> WORK TO COMPLETE
Set down the material exactly as given, please, from its first line through the line that includes "on the counter.".

* begin SUPPLIED DATA *

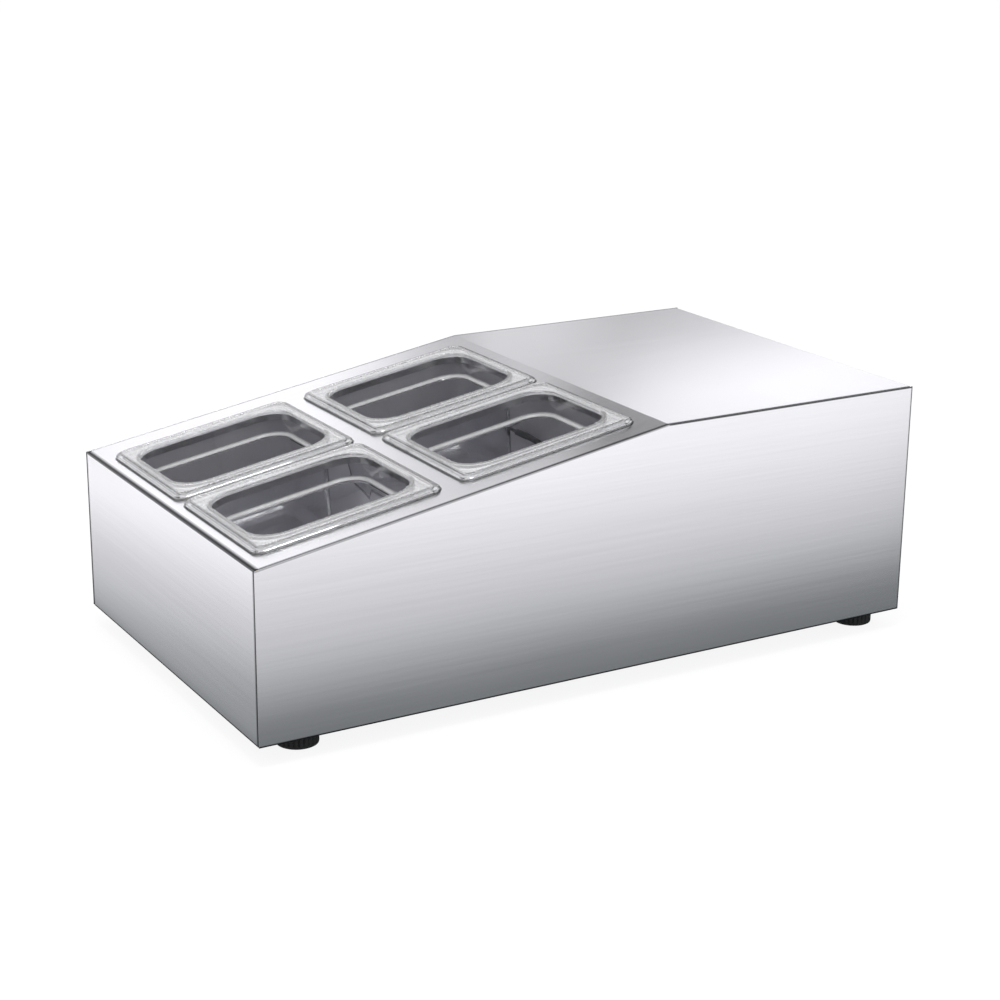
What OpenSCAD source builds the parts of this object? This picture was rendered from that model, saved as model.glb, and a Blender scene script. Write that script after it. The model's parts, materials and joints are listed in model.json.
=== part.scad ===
// Countertop refrigerated topping unit with a sloping deck for four sixth-size pans.
// X runs from the low serving end to the high machine end, Y across it, Z up from the counter.
// The origin is the middle of the footprint, on the counter.

/* [Casing] */
// Length of the casing, low end to high end
body_l = 670; // [660:1:700]
// Width of the casing
body_w = 385; // [380:1:400]
// Height of the casing at the low end, above its underside
low_h = 152; // [150:1:160]
// Height of the casing at the high end, above its underside
high_h = 220; // [216:1:232]
// Length of the level top over the machine bay
flat_l = 275; // [268:1:290]
// Thickness of the stainless sheet
sheet_t = 1; // [0.8:0.1:1.2]
// Outer radius of a folded edge
bend_r = 2; // [1.6:0.1:2.4]
// Outer radius of the shallow fold across the top
fold_r = 4; // [3:0.5:8]
// Depth of the folded-in edges
flange_d = 12; // [10:0.5:14]
// Gap between nested panels
panel_gap = 0.3; // [0.2:0.05:0.4]

/* [Pans] */
// Full depth of a pan, from its rim
pan_d = 100; // [65:1:104]
// Width of a pan's flange at its two ends
flange_end = 13; // [12.5:0.5:15]
// Width of a pan's flange along its two long sides
flange_side = 18.5; // [17:0.5:20]
// Corner radius of a pan's mouth
mouth_r = 26; // [22:0.5:30]
// Corner radius of a pan's flange
rim_r = 12; // [9:0.5:15]
// Wall of a moulded pan
pan_t = 2.4; // [2:0.1:2.8]
// Height of the flat land of a rim above the deck
land_h = 5.5; // [5:0.1:7]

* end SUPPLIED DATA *

> TASK OUTPUT
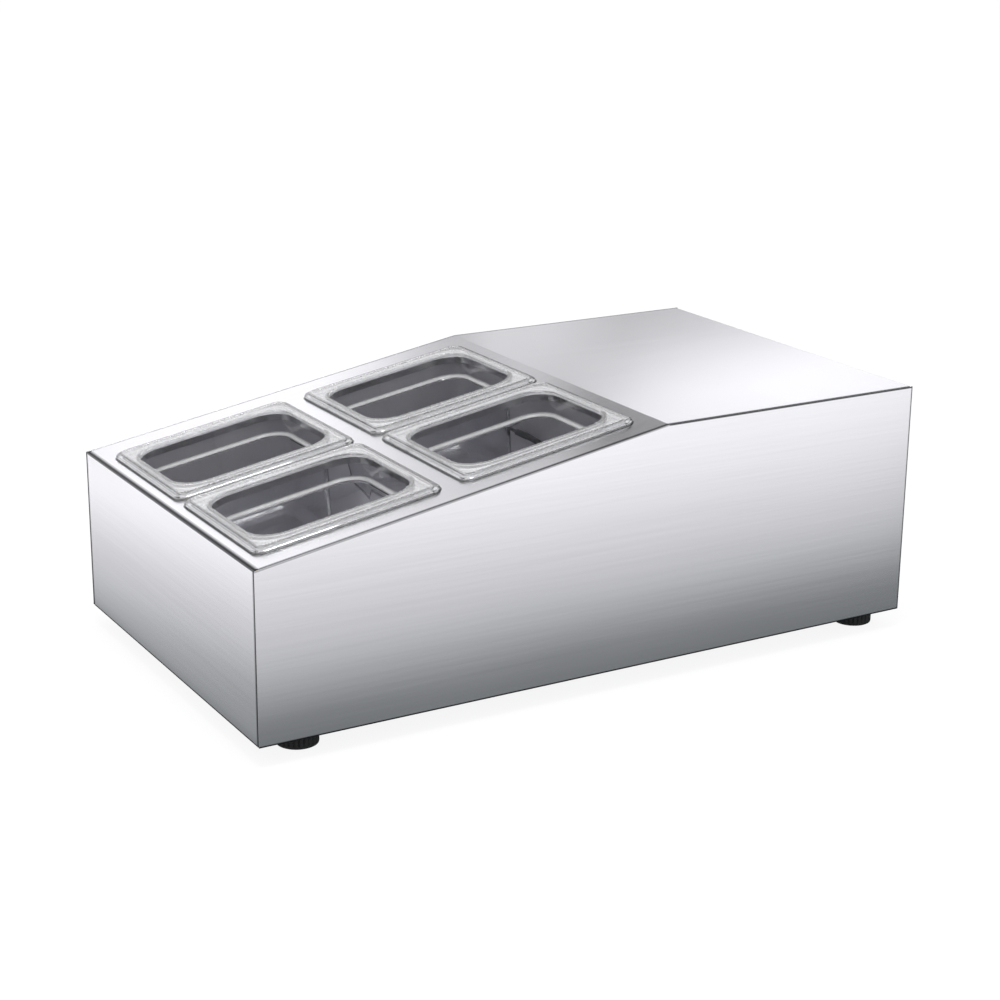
What OpenSCAD source builds the parts of this object? This picture was rendered from that model, saved as model.glb, and a Blender scene script. Write that script after it. The model's parts, materials and joints are listed in model.json.
=== part.scad ===
// Countertop refrigerated topping unit with a sloping deck for four sixth-size pans.
// X runs from the low serving end to the high machine end, Y across it, Z up from the counter.
// The origin is the middle of the footprint, on the counter.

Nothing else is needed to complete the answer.